GIVEN TASK
Copy out the data below verbatim.

▬▬▬▬▬▬▬▬▬▬

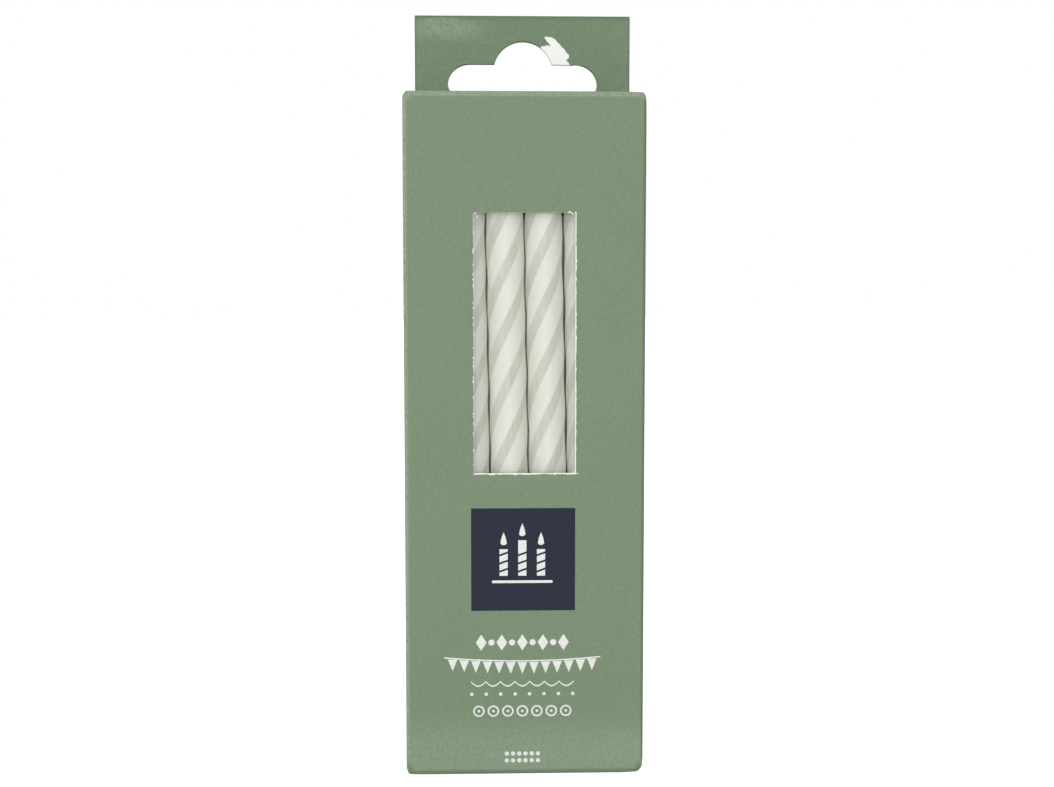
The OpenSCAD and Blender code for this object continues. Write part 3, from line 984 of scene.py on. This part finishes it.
# Rings of the wax: height and size of those at its foot, and how many the straight part
# has. Then the dome's height, its rings in degrees, and its size on top and beyond that
FOOT_RINGS = [(0, 0.93), (0.12, 0.985), (0.3, 1)]
STRAIGHT_RINGS = 84
DOME_H, DOME_RINGS = 2.0, (15, 30, 45, 58, 70, 80, 90)
DOME_TOP, DOME_SIDE = 0.42, 0.58
# Height of the uneven surface's waves
DENT = 0.007
# Height at which each front candle's valley crosses its front line
VALLEY_Z = {1: 72.95, 2: 74.3, 3: 69.7, 4: 71.0}
# How much thicker each candle is than its mould size, on its radius
GROWTH = {1: 0.11, 2: 0.1, 3: 0.08, 4: 0.05, 5: -0.05}
USUAL_GROWTH = 0.03
# How far each candle stands to the right of its place, and how far its lean takes its foot
# on to the right, from a height down and over a length
SHIFT = {1: -0.02, 2: -0.05, 3: -0.08, 4: -0.08}
LEAN = {0: 0.5, 1: 0.64, 2: 0.66, 3: 0.64, 4: 0.52, 5: 0.15, 7: 0.3, 8: 0.2, 9: 0.35, 10: 0.2}
LEAN_FROM, LEAN_LENGTH = 77, 38
# Wick: its strands, their orbit, twist and the depth at which that starts, how far the
# free end leans at most, and how much may be cut off a strand
STRANDS, STRAND_R, STRAND_SIDES = 3, 0.27, 8
ORBIT, TWIST, TWIST_DEPTH = 0.26, 4.2, 2
WICK_LEAN_X, WICK_LEAN_Y = 0.9, 0.5
TIP_CUT = 0.25


def ridge_height(share):
    """Rise of the wax above its valley, at a share of the way across a ridge."""
    x = (CREST - share) / CREST if share < CREST else (share - CREST) / (1 - CREST)
    return RIDGE_H * (1 - x ** RIDGE_POWER)


def smooth_face(share):
    """How far a place across a ridge belongs to its narrow face, which the wax paints grey as shade."""
    rise = min(max((share - CREST + 0.03) / 0.07, 0), 1)
    fall = min(max((1 - share) / 0.02, 0), 1)
    return rise * fall


def lean_at(index, z):
    """Sideways shift of a candle at a height."""
    share = min(max((LEAN_FROM - z) / LEAN_LENGTH, 0), 1)
    ease = share * share * (3 - 2 * share)
    return SHIFT.get(index, 0) + LEAN.get(index, 0) * (0.75 * share + 0.25 * ease)


def wax_rings(body):
    """Height of each ring of the wax above its foot, and its share of the full size."""
    foot = FOOT_RINGS[-1][0]
    straight_h = body - DOME_H - foot
    rings = [(foot + straight_h * k / STRAIGHT_RINGS, 1) for k in range(1, STRAIGHT_RINGS + 1)]
    turns = [radians(d) for d in DOME_RINGS]
    dome = [(body - DOME_H + DOME_H * sin(a), DOME_TOP + DOME_SIDE * cos(a)) for a in turns]
    return FOOT_RINGS + rings + dome


def twisted_wax(index, low, high):
    """Vertices, faces and smoothness of a candle's wax, in its CAD node's place."""
    rng = random.Random(100 + index)
    if index in VALLEY_Z:
        start = -pi / 2 - 2 * pi * (VALLEY_Z[index] - low.z) / LEAD
    else:
        start = rng.uniform(0, 2 * pi)
    waves = [(rng.uniform(0, 6.3), rng.uniform(0.12, 0.5), rng.uniform(0, 6.3), rng.randint(1, 3))
             for _ in range(4)]
    cx, cy = (low.x + high.x) / 2, (low.y + high.y) / 2
    valley_r = (high.x - low.x) / 2 + GROWTH.get(index, USUAL_GROWTH) - RIDGE_H
    around = [((r + s) / RIDGES, ridge_height(s)) for r in range(RIDGES) for s in RIDGE_SHARES]
    rings = wax_rings(high.z - low.z)
    verts = []
    for z, scale in rings:
        shift = lean_at(index, low.z + z)
        for share, rise in around:
            a = start + 2 * pi * (share + z / LEAD)
            dent = DENT * sum(sin(p + rate * z + times * a + q) for p, rate, q, times in waves)
            r = (valley_r + rise + dent) * scale
            verts.append((cx + shift + r * cos(a), cy + r * sin(a), low.z + z))
    foot, tip, last = len(verts), len(verts) + 1, len(verts) - len(around)
    verts += [(cx + lean_at(index, z), cy, z + rise) for z, rise in ((low.z, 0), (high.z, 0.02))]
    faces = tube_walls(0, len(around), len(rings))
    for k in range(len(around)):
        n = (k + 1) % len(around)
        faces += [[foot, n, k], [tip, last + k, last + n]]
    # Share of each point on a ridge's narrow face, which the wax paints grey as shade
    smooth = [smooth_face(s) for s in RIDGE_SHARES] * RIDGES * len(rings)
    return verts, faces, smooth + [0, 0]


def wick_strands(index, low, high, top_z):
    """Twisted cotton strands, cast in below the wax's top and free above it."""
    rng = random.Random(200 + index)
    lean_x = rng.uniform(-WICK_LEAN_X, WICK_LEAN_X)
    lean_y = rng.uniform(-WICK_LEAN_Y, WICK_LEAN_Y)
    cx, cy = (low.x + high.x) / 2, (low.y + high.y) / 2
    wax_z, free = high.z, top_z - high.z
    heights = [low.z, low.z + 6]
    heights += [low.z + (wax_z - TWIST_DEPTH - low.z) * k / 8 for k in range(2, 9)]
    heights += [wax_z - 1.5 + (free + 1.5 - 0.05) * k / 26 for k in range(27)]
    verts, faces = [], []
    for strand in range(STRANDS):
        faces += closed_tube(len(verts), STRAND_SIDES, len(heights))
        cut = rng.uniform(-TIP_CUT, 0)
        for z in heights:
            out = min(max(z - wax_z, 0) / free, 1)
            z = z + cut * out
            turn = 2 * pi * (strand / STRANDS + max(z - wax_z + TWIST_DEPTH, 0) / TWIST)
            spread = ORBIT * (1 + 0.5 * out ** 6)
            mx = cx + lean_at(index, z) + lean_x * out ** 2 + spread * cos(turn)
            my = cy + lean_y * out ** 2 + spread * sin(turn)
            r = STRAND_R * (1 + 0.05 * sin(9 * z + strand))
            for k in range(STRAND_SIDES):
                a = 2 * pi * k / STRAND_SIDES
                verts.append((mx + r * cos(a), my + r * sin(a), z))
    return verts, faces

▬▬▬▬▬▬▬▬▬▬

EXPECTED ANSWER
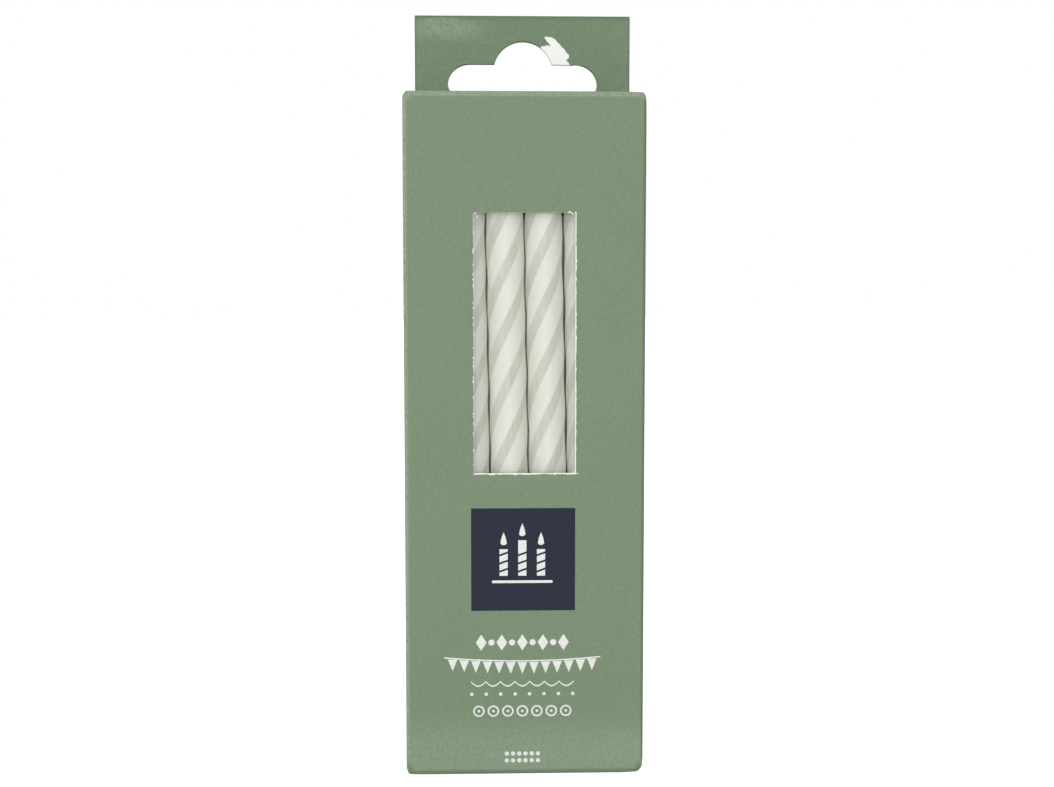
The OpenSCAD and Blender code for this object continues. Write part 3, from line 984 of scene.py on. This part finishes it.
# Rings of the wax: height and size of those at its foot, and how many the straight part
# has. Then the dome's height, its rings in degrees, and its size on top and beyond that
FOOT_RINGS = [(0, 0.93), (0.12, 0.985), (0.3, 1)]
STRAIGHT_RINGS = 84
DOME_H, DOME_RINGS = 2.0, (15, 30, 45, 58, 70, 80, 90)
DOME_TOP, DOME_SIDE = 0.42, 0.58
# Height of the uneven surface's waves
DENT = 0.007
# Height at which each front candle's valley crosses its front line
VALLEY_Z = {1: 72.95, 2: 74.3, 3: 69.7, 4: 71.0}
# How much thicker each candle is than its mould size, on its radius
GROWTH = {1: 0.11, 2: 0.1, 3: 0.08, 4: 0.05, 5: -0.05}
USUAL_GROWTH = 0.03
# How far each candle stands to the right of its place, and how far its lean takes its foot
# on to the right, from a height down and over a length
SHIFT = {1: -0.02, 2: -0.05, 3: -0.08, 4: -0.08}
LEAN = {0: 0.5, 1: 0.64, 2: 0.66, 3: 0.64, 4: 0.52, 5: 0.15, 7: 0.3, 8: 0.2, 9: 0.35, 10: 0.2}
LEAN_FROM, LEAN_LENGTH = 77, 38
# Wick: its strands, their orbit, twist and the depth at which that starts, how far the
# free end leans at most, and how much may be cut off a strand
STRANDS, STRAND_R, STRAND_SIDES = 3, 0.27, 8
ORBIT, TWIST, TWIST_DEPTH = 0.26, 4.2, 2
WICK_LEAN_X, WICK_LEAN_Y = 0.9, 0.5
TIP_CUT = 0.25


def ridge_height(share):
    """Rise of the wax above its valley, at a share of the way across a ridge."""
    x = (CREST - share) / CREST if share < CREST else (share - CREST) / (1 - CREST)
    return RIDGE_H * (1 - x ** RIDGE_POWER)


def smooth_face(share):
    """How far a place across a ridge belongs to its narrow face, which the wax paints grey as shade."""
    rise = min(max((share - CREST + 0.03) / 0.07, 0), 1)
    fall = min(max((1 - share) / 0.02, 0), 1)
    return rise * fall


def lean_at(index, z):
    """Sideways shift of a candle at a height."""
    share = min(max((LEAN_FROM - z) / LEAN_LENGTH, 0), 1)
    ease = share * share * (3 - 2 * share)
    return SHIFT.get(index, 0) + LEAN.get(index, 0) * (0.75 * share + 0.25 * ease)


def wax_rings(body):
    """Height of each ring of the wax above its foot, and its share of the full size."""
    foot = FOOT_RINGS[-1][0]
    straight_h = body - DOME_H - foot
    rings = [(foot + straight_h * k / STRAIGHT_RINGS, 1) for k in range(1, STRAIGHT_RINGS + 1)]
    turns = [radians(d) for d in DOME_RINGS]
    dome = [(body - DOME_H + DOME_H * sin(a), DOME_TOP + DOME_SIDE * cos(a)) for a in turns]
    return FOOT_RINGS + rings + dome


def twisted_wax(index, low, high):
    """Vertices, faces and smoothness of a candle's wax, in its CAD node's place."""
    rng = random.Random(100 + index)
    if index in VALLEY_Z:
        start = -pi / 2 - 2 * pi * (VALLEY_Z[index] - low.z) / LEAD
    else:
        start = rng.uniform(0, 2 * pi)
    waves = [(rng.uniform(0, 6.3), rng.uniform(0.12, 0.5), rng.uniform(0, 6.3), rng.randint(1, 3))
             for _ in range(4)]
    cx, cy = (low.x + high.x) / 2, (low.y + high.y) / 2
    valley_r = (high.x - low.x) / 2 + GROWTH.get(index, USUAL_GROWTH) - RIDGE_H
    around = [((r + s) / RIDGES, ridge_height(s)) for r in range(RIDGES) for s in RIDGE_SHARES]
    rings = wax_rings(high.z - low.z)
    verts = []
    for z, scale in rings:
        shift = lean_at(index, low.z + z)
        for share, rise in around:
            a = start + 2 * pi * (share + z / LEAD)
            dent = DENT * sum(sin(p + rate * z + times * a + q) for p, rate, q, times in waves)
            r = (valley_r + rise + dent) * scale
            verts.append((cx + shift + r * cos(a), cy + r * sin(a), low.z + z))
    foot, tip, last = len(verts), len(verts) + 1, len(verts) - len(around)
    verts += [(cx + lean_at(index, z), cy, z + rise) for z, rise in ((low.z, 0), (high.z, 0.02))]
    faces = tube_walls(0, len(around), len(rings))
    for k in range(len(around)):
        n = (k + 1) % len(around)
        faces += [[foot, n, k], [tip, last + k, last + n]]
    # Share of each point on a ridge's narrow face, which the wax paints grey as shade
    smooth = [smooth_face(s) for s in RIDGE_SHARES] * RIDGES * len(rings)
    return verts, faces, smooth + [0, 0]


def wick_strands(index, low, high, top_z):
    """Twisted cotton strands, cast in below the wax's top and free above it."""
    rng = random.Random(200 + index)
    lean_x = rng.uniform(-WICK_LEAN_X, WICK_LEAN_X)
    lean_y = rng.uniform(-WICK_LEAN_Y, WICK_LEAN_Y)
    cx, cy = (low.x + high.x) / 2, (low.y + high.y) / 2
    wax_z, free = high.z, top_z - high.z
    heights = [low.z, low.z + 6]
    heights += [low.z + (wax_z - TWIST_DEPTH - low.z) * k / 8 for k in range(2, 9)]
    heights += [wax_z - 1.5 + (free + 1.5 - 0.05) * k / 26 for k in range(27)]
    verts, faces = [], []
    for strand in range(STRANDS):
        faces += closed_tube(len(verts), STRAND_SIDES, len(heights))
        cut = rng.uniform(-TIP_CUT, 0)
        for z in heights:
            out = min(max(z - wax_z, 0) / free, 1)
            z = z + cut * out
            turn = 2 * pi * (strand / STRANDS + max(z - wax_z + TWIST_DEPTH, 0) / TWIST)
            spread = ORBIT * (1 + 0.5 * out ** 6)
            mx = cx + lean_at(index, z) + lean_x * out ** 2 + spread * cos(turn)
            my = cy + lean_y * out ** 2 + spread * sin(turn)
            r = STRAND_R * (1 + 0.05 * sin(9 * z + strand))
            for k in range(STRAND_SIDES):
                a = 2 * pi * k / STRAND_SIDES
                verts.append((mx + r * cos(a), my + r * sin(a), z))
    return verts, faces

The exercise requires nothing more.